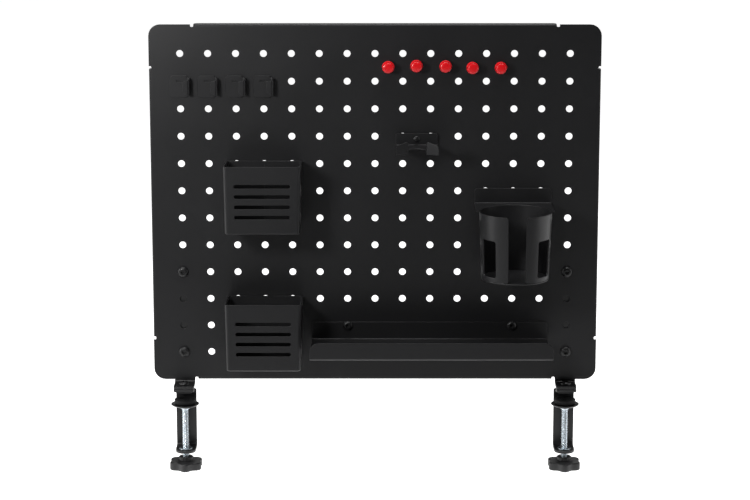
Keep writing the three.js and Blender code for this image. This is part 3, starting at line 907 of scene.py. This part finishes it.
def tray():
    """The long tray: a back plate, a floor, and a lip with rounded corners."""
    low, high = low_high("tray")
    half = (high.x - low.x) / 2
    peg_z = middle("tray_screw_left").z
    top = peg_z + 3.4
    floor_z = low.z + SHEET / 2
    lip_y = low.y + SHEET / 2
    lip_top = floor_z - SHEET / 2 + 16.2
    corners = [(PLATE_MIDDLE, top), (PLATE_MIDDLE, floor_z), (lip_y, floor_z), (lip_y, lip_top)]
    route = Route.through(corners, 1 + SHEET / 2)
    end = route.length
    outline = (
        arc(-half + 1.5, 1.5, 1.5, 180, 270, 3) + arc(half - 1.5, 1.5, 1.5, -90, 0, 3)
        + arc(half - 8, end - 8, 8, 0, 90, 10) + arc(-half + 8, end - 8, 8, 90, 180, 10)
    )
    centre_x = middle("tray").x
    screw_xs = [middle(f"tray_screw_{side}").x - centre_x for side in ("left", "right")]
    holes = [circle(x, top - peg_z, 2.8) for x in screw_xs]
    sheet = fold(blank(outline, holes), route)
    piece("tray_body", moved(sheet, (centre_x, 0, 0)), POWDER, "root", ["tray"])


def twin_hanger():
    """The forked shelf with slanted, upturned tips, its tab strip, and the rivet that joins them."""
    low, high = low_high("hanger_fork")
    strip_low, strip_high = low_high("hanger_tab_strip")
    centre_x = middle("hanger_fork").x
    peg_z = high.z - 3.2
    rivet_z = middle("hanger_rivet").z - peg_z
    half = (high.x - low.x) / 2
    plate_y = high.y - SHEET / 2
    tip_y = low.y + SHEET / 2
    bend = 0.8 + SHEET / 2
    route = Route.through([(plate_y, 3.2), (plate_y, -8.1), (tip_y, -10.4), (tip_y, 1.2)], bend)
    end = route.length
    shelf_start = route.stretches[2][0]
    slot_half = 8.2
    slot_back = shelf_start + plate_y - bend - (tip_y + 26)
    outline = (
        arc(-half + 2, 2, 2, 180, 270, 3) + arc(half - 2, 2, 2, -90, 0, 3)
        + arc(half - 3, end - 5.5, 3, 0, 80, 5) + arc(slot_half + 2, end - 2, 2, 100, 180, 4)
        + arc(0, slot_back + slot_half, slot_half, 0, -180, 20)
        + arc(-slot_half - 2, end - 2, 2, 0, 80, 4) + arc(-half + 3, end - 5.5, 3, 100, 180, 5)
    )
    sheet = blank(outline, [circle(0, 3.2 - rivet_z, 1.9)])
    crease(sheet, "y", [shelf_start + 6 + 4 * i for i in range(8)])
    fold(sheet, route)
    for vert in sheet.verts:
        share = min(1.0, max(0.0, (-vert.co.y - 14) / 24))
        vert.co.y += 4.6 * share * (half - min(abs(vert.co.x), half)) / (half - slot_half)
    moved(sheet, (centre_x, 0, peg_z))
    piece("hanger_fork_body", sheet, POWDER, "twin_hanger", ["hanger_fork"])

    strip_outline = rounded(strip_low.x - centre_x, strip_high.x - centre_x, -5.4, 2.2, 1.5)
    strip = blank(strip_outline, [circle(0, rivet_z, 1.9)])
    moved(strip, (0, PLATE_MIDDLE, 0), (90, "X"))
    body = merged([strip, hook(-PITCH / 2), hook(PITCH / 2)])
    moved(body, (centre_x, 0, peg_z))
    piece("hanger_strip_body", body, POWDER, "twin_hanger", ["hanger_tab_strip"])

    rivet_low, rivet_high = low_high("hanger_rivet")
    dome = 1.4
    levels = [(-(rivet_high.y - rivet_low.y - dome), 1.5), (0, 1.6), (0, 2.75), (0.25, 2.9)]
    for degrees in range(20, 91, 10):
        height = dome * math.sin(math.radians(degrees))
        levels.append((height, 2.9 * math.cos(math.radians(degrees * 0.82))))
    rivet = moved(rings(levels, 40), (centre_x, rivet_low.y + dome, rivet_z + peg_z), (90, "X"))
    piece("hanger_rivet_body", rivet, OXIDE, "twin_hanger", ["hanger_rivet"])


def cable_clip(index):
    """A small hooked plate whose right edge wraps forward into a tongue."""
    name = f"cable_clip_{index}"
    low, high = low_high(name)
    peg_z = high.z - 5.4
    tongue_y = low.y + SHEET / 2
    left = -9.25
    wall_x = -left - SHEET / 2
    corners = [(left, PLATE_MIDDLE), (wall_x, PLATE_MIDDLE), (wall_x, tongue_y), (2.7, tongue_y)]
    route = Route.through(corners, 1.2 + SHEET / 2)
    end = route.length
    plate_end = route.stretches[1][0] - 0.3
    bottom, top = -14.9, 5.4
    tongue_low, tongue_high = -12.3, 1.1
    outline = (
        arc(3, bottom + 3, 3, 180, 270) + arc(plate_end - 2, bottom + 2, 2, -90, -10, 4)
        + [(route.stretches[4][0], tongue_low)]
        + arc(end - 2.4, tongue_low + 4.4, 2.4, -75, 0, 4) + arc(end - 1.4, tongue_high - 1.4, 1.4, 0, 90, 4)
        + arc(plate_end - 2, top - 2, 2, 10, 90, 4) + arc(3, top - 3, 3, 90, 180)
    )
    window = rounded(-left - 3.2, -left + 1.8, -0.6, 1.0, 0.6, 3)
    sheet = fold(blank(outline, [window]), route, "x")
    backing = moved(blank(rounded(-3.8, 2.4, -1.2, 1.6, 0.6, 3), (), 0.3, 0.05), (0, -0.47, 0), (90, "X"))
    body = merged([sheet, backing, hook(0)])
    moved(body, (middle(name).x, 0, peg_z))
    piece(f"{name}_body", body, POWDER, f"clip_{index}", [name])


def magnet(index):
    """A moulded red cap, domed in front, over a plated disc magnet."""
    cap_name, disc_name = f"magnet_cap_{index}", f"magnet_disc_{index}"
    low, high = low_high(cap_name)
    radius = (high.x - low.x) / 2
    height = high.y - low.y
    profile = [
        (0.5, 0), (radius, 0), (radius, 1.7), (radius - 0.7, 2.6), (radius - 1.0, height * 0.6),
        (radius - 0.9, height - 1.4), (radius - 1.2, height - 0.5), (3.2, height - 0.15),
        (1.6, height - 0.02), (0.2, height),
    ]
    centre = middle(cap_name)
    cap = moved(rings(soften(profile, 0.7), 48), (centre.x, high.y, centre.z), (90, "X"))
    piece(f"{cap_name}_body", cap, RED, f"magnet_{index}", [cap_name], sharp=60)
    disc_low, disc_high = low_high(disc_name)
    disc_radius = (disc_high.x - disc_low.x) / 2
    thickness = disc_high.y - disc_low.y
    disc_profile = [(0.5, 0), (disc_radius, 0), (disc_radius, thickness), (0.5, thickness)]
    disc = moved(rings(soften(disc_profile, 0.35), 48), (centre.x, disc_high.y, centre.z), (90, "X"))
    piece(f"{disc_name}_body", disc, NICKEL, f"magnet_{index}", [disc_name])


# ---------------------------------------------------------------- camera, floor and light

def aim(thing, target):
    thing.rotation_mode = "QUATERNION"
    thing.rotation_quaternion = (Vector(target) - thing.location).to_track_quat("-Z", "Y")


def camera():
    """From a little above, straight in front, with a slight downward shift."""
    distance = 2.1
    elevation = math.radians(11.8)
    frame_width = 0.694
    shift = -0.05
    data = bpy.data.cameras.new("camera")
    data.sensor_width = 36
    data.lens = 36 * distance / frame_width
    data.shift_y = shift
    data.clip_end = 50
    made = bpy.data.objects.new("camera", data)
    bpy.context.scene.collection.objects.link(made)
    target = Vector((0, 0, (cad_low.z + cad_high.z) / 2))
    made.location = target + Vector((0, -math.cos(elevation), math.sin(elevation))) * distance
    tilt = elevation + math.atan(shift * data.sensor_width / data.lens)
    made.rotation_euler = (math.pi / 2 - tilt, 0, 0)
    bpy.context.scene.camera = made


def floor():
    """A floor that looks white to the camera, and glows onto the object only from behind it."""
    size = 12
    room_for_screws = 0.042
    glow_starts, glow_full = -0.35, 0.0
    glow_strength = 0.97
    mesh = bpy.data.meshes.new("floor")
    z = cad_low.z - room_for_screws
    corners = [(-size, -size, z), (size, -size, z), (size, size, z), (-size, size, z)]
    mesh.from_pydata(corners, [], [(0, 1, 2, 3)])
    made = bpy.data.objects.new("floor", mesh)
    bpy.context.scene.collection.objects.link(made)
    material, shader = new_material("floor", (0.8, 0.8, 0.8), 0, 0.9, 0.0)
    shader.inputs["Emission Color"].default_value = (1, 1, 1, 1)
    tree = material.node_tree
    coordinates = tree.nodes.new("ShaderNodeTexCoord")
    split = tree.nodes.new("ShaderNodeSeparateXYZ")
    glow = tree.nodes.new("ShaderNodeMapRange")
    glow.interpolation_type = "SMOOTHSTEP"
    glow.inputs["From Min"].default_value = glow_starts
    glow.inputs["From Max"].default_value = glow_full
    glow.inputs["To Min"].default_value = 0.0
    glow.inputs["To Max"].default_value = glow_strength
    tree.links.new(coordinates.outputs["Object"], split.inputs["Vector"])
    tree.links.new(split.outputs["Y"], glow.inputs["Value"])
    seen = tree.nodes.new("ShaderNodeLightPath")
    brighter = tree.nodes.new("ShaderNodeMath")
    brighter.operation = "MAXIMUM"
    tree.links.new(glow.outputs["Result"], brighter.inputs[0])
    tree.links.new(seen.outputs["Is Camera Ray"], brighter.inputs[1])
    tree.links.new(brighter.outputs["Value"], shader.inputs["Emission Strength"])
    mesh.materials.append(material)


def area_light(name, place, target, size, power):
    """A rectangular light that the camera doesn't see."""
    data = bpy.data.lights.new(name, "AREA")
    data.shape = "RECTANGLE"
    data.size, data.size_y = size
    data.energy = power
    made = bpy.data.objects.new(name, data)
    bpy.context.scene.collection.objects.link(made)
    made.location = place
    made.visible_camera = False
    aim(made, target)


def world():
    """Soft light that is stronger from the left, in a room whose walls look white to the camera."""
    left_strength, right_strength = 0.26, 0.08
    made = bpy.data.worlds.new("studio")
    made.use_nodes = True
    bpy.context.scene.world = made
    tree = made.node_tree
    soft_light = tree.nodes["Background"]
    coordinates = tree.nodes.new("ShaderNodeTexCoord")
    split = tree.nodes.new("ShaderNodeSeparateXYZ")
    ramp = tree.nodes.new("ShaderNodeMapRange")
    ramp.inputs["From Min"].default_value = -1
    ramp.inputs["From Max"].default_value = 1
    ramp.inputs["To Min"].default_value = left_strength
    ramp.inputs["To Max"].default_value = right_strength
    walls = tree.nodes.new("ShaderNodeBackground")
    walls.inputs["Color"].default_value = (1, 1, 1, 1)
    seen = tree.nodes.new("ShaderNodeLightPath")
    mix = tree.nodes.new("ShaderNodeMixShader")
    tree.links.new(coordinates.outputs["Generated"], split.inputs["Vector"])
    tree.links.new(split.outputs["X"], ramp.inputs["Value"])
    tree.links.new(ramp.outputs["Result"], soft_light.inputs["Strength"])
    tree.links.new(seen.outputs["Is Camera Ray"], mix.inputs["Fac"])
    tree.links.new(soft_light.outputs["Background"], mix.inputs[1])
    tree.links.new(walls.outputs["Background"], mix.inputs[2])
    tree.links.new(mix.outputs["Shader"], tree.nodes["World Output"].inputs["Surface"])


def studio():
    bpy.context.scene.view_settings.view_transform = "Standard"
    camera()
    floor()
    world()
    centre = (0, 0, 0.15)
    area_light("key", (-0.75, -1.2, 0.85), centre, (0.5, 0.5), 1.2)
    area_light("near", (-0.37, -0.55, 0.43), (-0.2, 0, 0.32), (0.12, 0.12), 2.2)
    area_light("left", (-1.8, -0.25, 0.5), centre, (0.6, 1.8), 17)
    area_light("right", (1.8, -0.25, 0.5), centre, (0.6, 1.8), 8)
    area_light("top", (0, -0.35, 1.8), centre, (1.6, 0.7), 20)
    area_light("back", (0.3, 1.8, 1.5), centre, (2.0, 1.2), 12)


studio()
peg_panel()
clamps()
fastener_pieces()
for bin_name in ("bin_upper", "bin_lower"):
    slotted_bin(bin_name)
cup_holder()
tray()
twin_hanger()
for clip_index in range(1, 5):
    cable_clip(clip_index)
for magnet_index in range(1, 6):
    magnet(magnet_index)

+ + + +

## SHORT EXERCISE
Pick out each line above that includes "scene" and show it.

## TASK OUTPUT
Keep writing the three.js and Blender code for this image. This is part 3, starting at line 907 of scene.py. This part finishes it.
    bpy.context.scene.collection.objects.link(made)
    bpy.context.scene.camera = made
    bpy.context.scene.collection.objects.link(made)
    bpy.context.scene.collection.objects.link(made)
    bpy.context.scene.world = made
    bpy.context.scene.view_settings.view_transform = "Standard"